Chauncey Billups (Denver Nuggets); Tyson Chandler (Dallas Mavericks); Stephen Curry (Golden State Warriors); Kevin Durant (Oklahoma City Thunder); Rudy Gay (Memphis Grizzlies); Eric Gordon (Los Angeles Clippers); Danny Granger (Indiana Pacers); Andre Iguodala (Philadelphia 76ers); Kevin Love (Minnesota Timberwolves); Lamar Odom (Los Angeles Lakers); Rajon Rondo (Boston Celtics); Derrick Rose (Chicago Bulls); ve Russell Westbrook (Oklahoma City Thunder).
Dün Fransa'yla oynadıkları karşılaşmanın 3 çeyreğini izledim. En az süre alan oyuncular Love ile Westbrook'tu. Love'ın uzun kıtlığı dolayısıyla Türkiye'ye gelmesini bekliyorum. Rose, Rondo, Billups gibi oyuncuların arkasında kalacak olan Westbrook'un ise 12'ye kalmasını beklemiyorum. Daha önce de yazmıştım zaten bunu.
Fransa maçına çok az değinecek olursam. Savunmanın hücumu tetiklediği bir Amerika millia takımı izledik. Zaten böyle olması şarttı, çokça dile getirdim blog'da. Şunu da belirtmem lazım, hücum gücü kısıtlı bir Fransa'ya karşı savunma yapmak çok zor değil. Yani İspanya gibi bir takıma karşı ne yapacaklarını kestirmek zor kısacası.

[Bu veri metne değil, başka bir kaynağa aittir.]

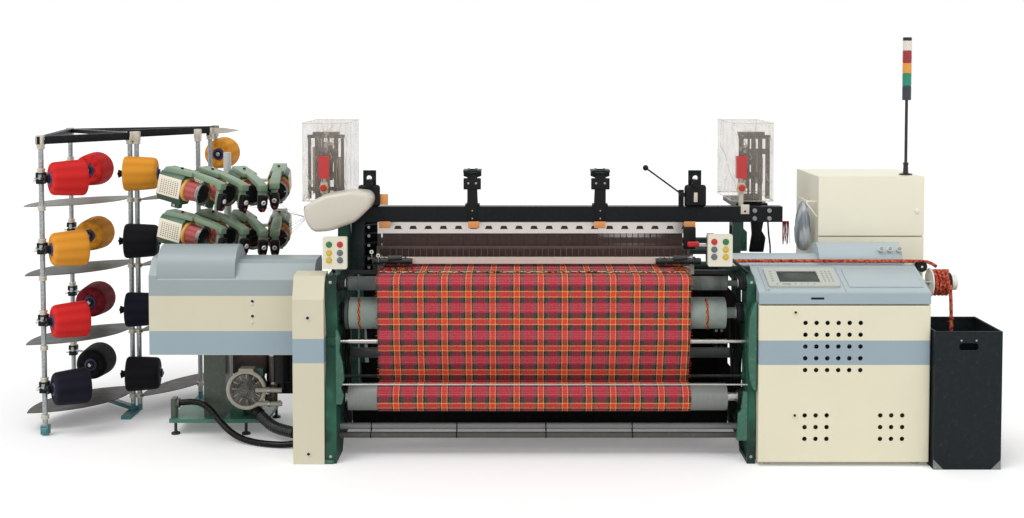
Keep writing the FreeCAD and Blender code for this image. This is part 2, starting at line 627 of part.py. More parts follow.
def electrical_cabinet():
    """Tall cabinet behind the console: open compartment above with its door, base open to the floor below."""
    x, y, z = ELECTRICAL_X, ELECTRICAL_Y, ELECTRICAL_Z
    front = y[0] + 24
    sill = ELECTRICAL_SILL
    body = box(x[0], x[1], front, y[1], z[0], z[1])
    upper = box(x[0] + SHEET, x[1] - SHEET, front - 1, y[1] - SHEET, sill, z[1] - SHEET)
    lower = box(x[0] + SHEET, x[1] - SHEET, front + SHEET, y[1] - SHEET, z[0] - 1, sill - SHEET)
    skirt = box(x[0], x[1], y[0] + 2, front, sill - 500, sill - 6)
    legs = [box(a, a + 40, b, b + 40, 0, z[0]) for a in (x[0], x[1] - 40) for b in (front, y[1] - 40)]
    hooks = []
    out, wall = x[0] - 66, x[0] + 2
    for hang in (-358, -152):
        brace = prism_y(((out, 1392), (out, 1380), (wall, 1290), (wall, 1302)), hang, hang + 5)
        hooks += [brace, box(out, wall, hang, hang + 5, 1384, 1394)]
    rail = box(out, out + 10, -358, -147, 1380, 1394)
    shell = cut(body, [upper, lower])
    save("electrical_cabinet", [fuse([shell, skirt, rail] + legs + hooks)])
    door = box(x[0], x[1], y[0], front - 1, sill + 2, z[1] - 2)
    door = door.cut(box(x[0] + 14, x[1] - 14, y[0] + SHEET, front + 1, sill + 16, z[1] - 16))
    lock = turned(((0, 14), (3, 14), (7, 9)), (x[1] - 42, y[0], 1335), (0, -1, 0))
    save("electrical_door", [fuse([door, lock])])
    middle = x[0] - 60
    sections = []
    for height, wide, deep in ((1085, 22, 60), (1150, 42, 95), (1280, 38, 85), (1379, 12, 60)):
        corners = ((-wide, -deep), (wide, -deep), (wide, deep), (-wide, deep), (-wide, -deep))
        sections.append(Part.makePolygon([V(middle + a, -250 + b, height) for a, b in corners]))
    save("filter_bag", [Part.makeLoft(sections, True, True)])


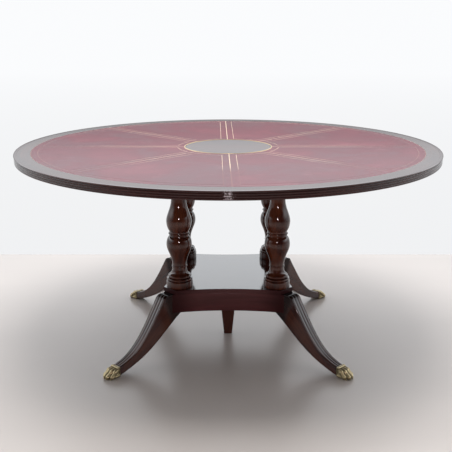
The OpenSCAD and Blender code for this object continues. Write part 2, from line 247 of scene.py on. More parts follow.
def gilt_paint():
    """Gold leaf pressed into leather, rubbed through in places."""
    p = Paint("gilt_tooling", Metallic=1.0, Roughness=0.32, Coat_Weight=0.22, Coat_Roughness=0.34)
    space = p.grain_space()
    wear = p.noise(p.stretch(space, (38, 38, 38)), 1.0, 5, 0.7)
    speck = p.noise(space, 420.0, 3, 0.6)
    axes = p.node("SeparateXYZ", Vector=space).outputs
    rubbed = p.curve(p.math("MULTIPLY_ADD", wear, 0.30, axes["Y"]), -0.24, -0.34, 0, 0.94)
    worn = p.math("MAXIMUM", p.curve(wear, 0.54, 0.72, 0, 0.7), p.curve(speck, 0.60, 0.74, 0, 0.4))
    flat = p.node("CombineXYZ", X=axes["X"], Y=axes["Y"]).outputs[0]
    reach = p.node("VectorMath", Vector=flat)
    reach.operation = "LENGTH"
    outward = p.math("MULTIPLY_ADD", p.math("MAXIMUM", axes["Y"], 0.0), -0.5, reach.outputs["Value"])
    faded = p.curve(p.math("MULTIPLY_ADD", wear, 0.30, outward), 0.50, 0.72, 0, 0.88)
    gone = p.math("MAXIMUM", p.math("MAXIMUM", rubbed, faded), worn)
    p.link("Base Color", p.mix(gone, (0.90, 0.69, 0.44), (0.15, 0.043, 0.054)))
    p.link("Metallic", p.math("SUBTRACT", 1.0, gone))
    shine = p.curve(speck, 0.3, 0.7, 0.24, 0.42)
    p.link("Roughness", p.math("MULTIPLY_ADD", gone, 0.25, shine))
    p.link("Normal", p.bump(speck, 0.3, 0.0002))
    return p.mat


def brass_paint(name, own_attribute=True, bright=(0.40, 0.325, 0.185), dull=(0.060, 0.050, 0.024),
                rough=0.34):
    """Cast brass: dark in the hollows, rubbed bright on the high places."""
    p = Paint(name, Metallic=0.92)
    space = p.grain_space(own_attribute)
    mottle = p.noise(p.stretch(space, (90, 90, 90)), 1.0, 5, 0.65)
    grit = p.noise(space, 900.0, 3, 0.6)
    height = mottle
    if own_attribute:
        uneven = p.math("MULTIPLY", p.math("SUBTRACT", mottle, 0.5), 0.55)
        height = p.math("ADD", p.attribute("raised", "Fac"), uneven)
    polish = p.curve(height, 0.25, 0.75)
    tint = p.mix(polish, dull, bright)
    tint = p.mix(p.curve(grit, 0.55, 0.75, 0, 0.35), tint, (0.07, 0.06, 0.03))
    p.link("Base Color", tint)
    p.link("Roughness", p.curve(polish, 0.0, 1.0, rough + 0.25, rough - 0.05))
    p.link("Normal", p.bump(grit, 0.35, 0.0003))
    return p.mat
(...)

Buna ek olarak, set hücumunda Amerika'nın Rondo ve Billups birşey yapmadıkça zorlandığını gözlemledim. Ama tabii şanslılar, bu iki oyuncunun da takımı yönetme kabiliyeti üst düzeyde. Bu arada Durant oldukça kötüydü. Kötü derken belki maçı %50 saha içi isabetiyle tamamladı ama maça 5'te 0 ile başladı ve set hücumlarında kullandığı toplar isabetsizdi. Bulduğu sayıların çoğunu hızlı hücumlar ve hücum ribaundları (mesela bir topu çemberin üstündeyken tamamladı, FIBA basketboluna uyum sağlamış durumda) sayesinde buldu. Bunları yapması elbette önemli ama ondan asıl beklenen şey takım sıkıştığı zaman ortaya çıkması. Evet belki sezon boyunca Thunder'ı taşıyan yıldızın bu maçlık performansı iyi değildi ve turnuvada daha iyisini yapacaktır bence.